As for the other two bets- I'd take both of them as you are wrong. Hertz facility is in China, run by guys from Italy. And as I have installed many a genuine HSK set, I can assure you that the Youtube video of the packaging specifications is spot on for the HSK line; regardless of the dude using the MLK line as a comparison. The set you have is not Genuine, so I hope you got them for $90.


----------



## zumbo (Feb 4, 2012)

Well, not $90.:laugh: A good bit more.

I totally understand how this can upset a dealer. The internet, along with the economy, keeps me from ever trying to open a shop. 

OTOH, If a company went to this much trouble to make a fake product of such superb build quality, they don't really need to be copying a brand. 

I am calling BS on this fiasco.

As I stated, I am done with Hertz. No need to worry about me selling another set. This is the only one I posses. The fake ones.


----------



## zumbo (Feb 4, 2012)

Also glad I didn't decide to go with the Hertz system I had planned. I will be damned if I want any part of this kind of BS.:inout:


----------



## turbo5upra (Oct 3, 2008)

zumbo said:


> Spent some time going to local shops checking-out current products. When I heard Hertz HSK-165's,





zumbo said:


> Yes. Sure did. I buy everything online.
> 
> Most B&M stores in my area stock junk.
> 
> ...


humm


----------



## zumbo (Feb 4, 2012)

turbo5upra said:


> humm


"MOST" was the keyword.

Shop is clear across town, and new. It was my first time to hear Hertz. Heard them in a ratty old-school type sound board like Wal-Mart has. I could tell they sounded good, but the board was rattling.

ALL other shops had crap. There is one shop that will be getting some new lines in, but my purchases have been made.

If you look at all of my posts, there are not many, it should be real easy to see the honesty in the system I have designed for my truck. 

Actually joined the site while looking for LP gear. Ended-up with JL.

Started-out with old-school Quart, and thought about changing to the Hertz stuff. Found the old-school Quart subs, and simply went back to all Quart.

It should be simple for you to check my state for high-end gear dealers to confirm my story. I have better things to do than be blowing smoke up your arse.:surprised:


----------



## zumbo (Feb 4, 2012)

I have noticed the trend of different names used at the forum, compared to names on ebay.

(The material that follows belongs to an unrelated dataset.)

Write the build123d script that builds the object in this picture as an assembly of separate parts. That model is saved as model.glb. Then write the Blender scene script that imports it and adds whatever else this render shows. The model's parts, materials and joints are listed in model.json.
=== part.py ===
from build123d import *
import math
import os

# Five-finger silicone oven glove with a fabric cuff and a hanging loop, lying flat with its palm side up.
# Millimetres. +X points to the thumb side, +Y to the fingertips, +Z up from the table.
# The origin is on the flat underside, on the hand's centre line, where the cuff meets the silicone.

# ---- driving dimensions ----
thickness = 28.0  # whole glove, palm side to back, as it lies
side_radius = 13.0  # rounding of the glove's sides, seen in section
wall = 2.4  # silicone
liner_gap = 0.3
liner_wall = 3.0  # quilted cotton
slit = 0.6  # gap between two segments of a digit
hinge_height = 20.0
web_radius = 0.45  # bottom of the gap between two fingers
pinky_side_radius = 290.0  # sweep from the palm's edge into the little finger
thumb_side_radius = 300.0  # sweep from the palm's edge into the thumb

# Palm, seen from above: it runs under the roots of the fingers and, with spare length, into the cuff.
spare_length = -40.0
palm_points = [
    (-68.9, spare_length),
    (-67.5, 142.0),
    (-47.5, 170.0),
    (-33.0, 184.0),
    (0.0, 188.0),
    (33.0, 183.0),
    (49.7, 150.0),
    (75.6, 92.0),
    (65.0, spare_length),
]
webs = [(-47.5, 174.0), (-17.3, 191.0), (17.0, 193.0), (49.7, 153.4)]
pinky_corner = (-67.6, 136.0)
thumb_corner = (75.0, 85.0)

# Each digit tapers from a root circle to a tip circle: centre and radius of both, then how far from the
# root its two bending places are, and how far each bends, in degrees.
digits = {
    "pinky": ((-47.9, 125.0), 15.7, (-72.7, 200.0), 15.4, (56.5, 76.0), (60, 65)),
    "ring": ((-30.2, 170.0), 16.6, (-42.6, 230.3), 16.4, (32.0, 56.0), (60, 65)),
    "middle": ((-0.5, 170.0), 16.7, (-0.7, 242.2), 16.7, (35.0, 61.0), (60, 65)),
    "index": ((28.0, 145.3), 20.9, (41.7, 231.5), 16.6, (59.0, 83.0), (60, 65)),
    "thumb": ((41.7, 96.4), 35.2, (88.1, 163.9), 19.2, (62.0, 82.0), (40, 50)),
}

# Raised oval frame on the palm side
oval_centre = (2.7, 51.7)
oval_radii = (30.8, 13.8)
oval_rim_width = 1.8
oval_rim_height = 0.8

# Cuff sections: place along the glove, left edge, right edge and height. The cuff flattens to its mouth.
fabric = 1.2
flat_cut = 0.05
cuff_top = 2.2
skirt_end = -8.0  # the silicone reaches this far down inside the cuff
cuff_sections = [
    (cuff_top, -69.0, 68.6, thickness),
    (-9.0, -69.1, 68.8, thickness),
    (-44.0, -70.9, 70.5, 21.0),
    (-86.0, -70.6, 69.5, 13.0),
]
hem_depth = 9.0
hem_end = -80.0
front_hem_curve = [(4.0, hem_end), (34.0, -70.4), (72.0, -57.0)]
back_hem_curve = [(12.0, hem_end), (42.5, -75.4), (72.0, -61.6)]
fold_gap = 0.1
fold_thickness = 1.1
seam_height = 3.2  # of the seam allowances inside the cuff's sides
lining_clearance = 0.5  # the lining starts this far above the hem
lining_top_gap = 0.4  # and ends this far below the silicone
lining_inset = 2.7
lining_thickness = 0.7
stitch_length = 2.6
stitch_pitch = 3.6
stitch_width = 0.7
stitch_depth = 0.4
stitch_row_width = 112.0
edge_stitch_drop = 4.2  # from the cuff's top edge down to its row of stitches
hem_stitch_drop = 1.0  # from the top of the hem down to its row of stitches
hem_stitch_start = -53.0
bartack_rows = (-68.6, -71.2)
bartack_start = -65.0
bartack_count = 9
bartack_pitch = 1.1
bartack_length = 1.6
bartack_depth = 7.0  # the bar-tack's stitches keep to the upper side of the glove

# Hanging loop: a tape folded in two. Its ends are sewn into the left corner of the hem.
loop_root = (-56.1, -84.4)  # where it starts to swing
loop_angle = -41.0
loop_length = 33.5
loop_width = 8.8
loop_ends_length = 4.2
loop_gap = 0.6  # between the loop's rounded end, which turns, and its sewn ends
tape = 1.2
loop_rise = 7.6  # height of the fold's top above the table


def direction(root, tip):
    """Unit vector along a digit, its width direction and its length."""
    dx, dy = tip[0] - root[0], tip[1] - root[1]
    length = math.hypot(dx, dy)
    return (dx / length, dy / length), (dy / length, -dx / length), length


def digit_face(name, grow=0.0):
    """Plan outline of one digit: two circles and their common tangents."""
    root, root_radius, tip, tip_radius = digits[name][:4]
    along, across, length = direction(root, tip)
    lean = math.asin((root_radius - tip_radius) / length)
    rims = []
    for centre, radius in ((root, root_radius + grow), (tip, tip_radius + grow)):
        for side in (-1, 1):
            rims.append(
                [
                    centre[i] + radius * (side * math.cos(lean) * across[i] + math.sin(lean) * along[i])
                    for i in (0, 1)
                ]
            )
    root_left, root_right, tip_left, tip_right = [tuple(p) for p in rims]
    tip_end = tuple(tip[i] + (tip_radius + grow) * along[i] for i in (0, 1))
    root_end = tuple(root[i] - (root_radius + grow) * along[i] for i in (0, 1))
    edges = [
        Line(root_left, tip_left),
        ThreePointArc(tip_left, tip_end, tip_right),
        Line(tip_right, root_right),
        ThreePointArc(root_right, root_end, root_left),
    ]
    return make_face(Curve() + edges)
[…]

I am the same guy on both. And, my purchases can be seen under my feedback.

Also, my sales. 

Selling what I am not going to use to help fund my build. Pretty much what the rest of you do, I assume.


----------



## zumbo (Feb 4, 2012)

If I had known purchasing this one set of Hertz speakers was going to cause me this much trouble, do you think I would've purchased them?

After it continuing to be a problem, it should be VERY easy to see why I want nothing to do with the Italianese brand.


----------